Elise: yes, I spent the summer in Japan, to take part in a workshop ran by the Architecture Association. The workshop’s been running for 21 years, the same age as me!, by Shin Egashira and Carolina Vallejo. the architectural review recently published an article about it, but it’s basically about the post agricultural community of this small village in northern Japan and it’s founded on the idea that bringing architects, or rather people with the skills that studying architecture gives you, to a place where there isn’t really architect designed buildings or architects as such. There is direction to the workshop and what you build but you get to really go off the communication and relationships with the local people you develop which has great results. We built beds, shelters, chairs, benches and moving structures out of local materials, even bamboo from a forest nearby! The spirit and sense of community that is created by designing and making these things with the local people and these international young students is something really special to be part of. It really strengthened my faith in the power and possibilities of design, which was a good boost going into third year…
splint: did you see the exhibition at the Barbican on Japanese Architecture? It was really great.
Elise: I didn’t see at the Barbican, but I saw it in Tokyo! It was great timing for me and what I wanted to write my dissertation on, there was so so much to take in, films, beautiful drawings and photographs and models, it inspired me to photograph a lot of things whilst I was out there.

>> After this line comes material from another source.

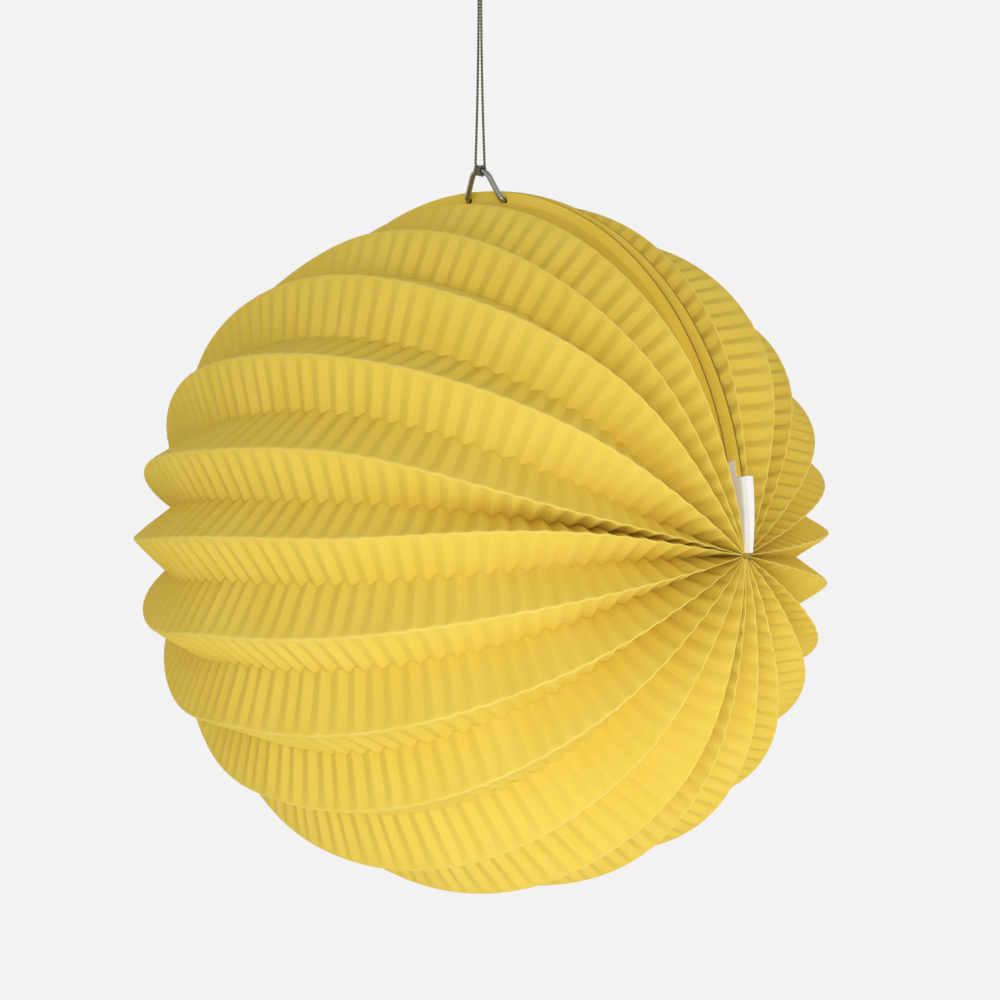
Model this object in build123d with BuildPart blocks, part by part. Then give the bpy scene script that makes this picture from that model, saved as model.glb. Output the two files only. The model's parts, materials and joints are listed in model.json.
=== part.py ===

Splint: tell us more about your photography!!
Elise: I started shooting on film last year, and have been documenting various trips I’ve been on since. I’m very intuitive with my photography at the moment, and I’m naturally inclined to everyday spaces and like my photographs to capture something about an environment, hinting at a story of people or places. I recently had some photographs I took in Japan in ‘six seven’ which is a new photography magazine started by the university photographic society.
splint: how do you find being a woman in Architecture?
Elise: architecture as a profession has been historically very male dominated, specifically white men in suits or turtlenecks producing these singular architectural ‘masterpieces’ or writing all the theory. It’s changing, there is a lot of activism and work happening in the industry not just to encourage gender equality but also re-examining the history of architecture in terms of women’s contributions. There was an exhibition on at the AA (architectural association) recently about the first female architects at the school, and one of the latest issues of the Architectural Review was titled Women in Architecture. I was actually revising my Management, Practice and Law lecture today and there is a long way to go in terms of equal numbers– 81% of registered architects are male. On my course there are more women than there are men, but you know if you look at the construction industry on a whole it’s a different picture. As an architect, you have to go on site visits and unfortunately usually all the builders tend to be men, the engineers are men etc – you are in an environment which is very gendered. It’s something you have to deal with. There was a really interesting panel held in the department recently, about women in architectural practice and academia, and there is positive debate happening. Since being at Cambridge I have had fantastic female tutors like Prisca Theilmann and Colette Sheddick who have continuously inspired me.
splint: do you think you would like to be a part of this movement? Is there anyway to use Architecture to create a space for Women in Architecture – if that makes sense?
Elise: yeah it does and I would love to be! Architecture is so interdisciplinary, there is so much more to it than constructing a building, it’s about interrogating the spaces of the city and of buildings we move through everyday. In terms of using Architecture as a space to make room for Women in Architecture – there are definitely ways of doing that, that maybe aren’t about building a complete building – but about using the skills like photography or writing or designing. A few architects have just created a short film called ‘She Draws, She Builds’ and it’s all about women’s stories and experiences in the field of Architecture – which I think is really useful and good for encouraging women into the profession.
splint: what’s your favourite feminist text? Would you consider yourself an active feminist within the arts?
Elise: ahhh favourite is a hard word, can I say Beyonce’s Coachella performance? there are lots of things I’ve read during the past few years both as part of my course, and outside. I think at the moment feminist movements within the arts are incredibly important – even if you just look back at the last year, so much of the awareness created and progress made has been through the arts which just shows how much of a crucial channel they are for human rights and social awareness. I have tried as much as I can to immerse myself in as many artistic projects as I can – and even if the projects themselves are not explicitly ‘feminist’, I definitely believe in the value of small radical acts – I think it’s through this type of thing as well as the larger movements that will be the things that make the difference and cause change.
splint: what’s next for you?
Elise: after finals I will be busy planning, designing and building our end of year exhibition which will be in The Nicholls & Clarkes Loft in Shoreditch from the 4 to the 7th of July, which everyone who reads this interview is invited to!! it’ll be an exhibition of all the work from the school, including the first, second, third years and post graduates. My third year architectural work designing workspace in post-industrial Sheffield will be on display. I’m also helping my Director of Studies compile an architectural inventory of all the types of refugee shelters there are out there, as far as possible, as part of his work at the Refugees Studies Centre at the University of Oxford, which is another example of what architecture can extend to. After that I am hoping to start my year out working in an Architecture firm, maybe in London, maybe somewhere else, maybe abroad! I’m excited about what comes next
splint: what do you want from splint? Are you looking forward to being one of our members? We have a wonderful selection of women so far that we are supporting – so it’s lovely to have you involved now.
Elise: splint is an awesome idea. Spaces that create positive sites for support and visibility in the creative industries especially for women will always be something to value, and hopefully it will reveal potentials for great collaborations! I can’t wait to see it flourish.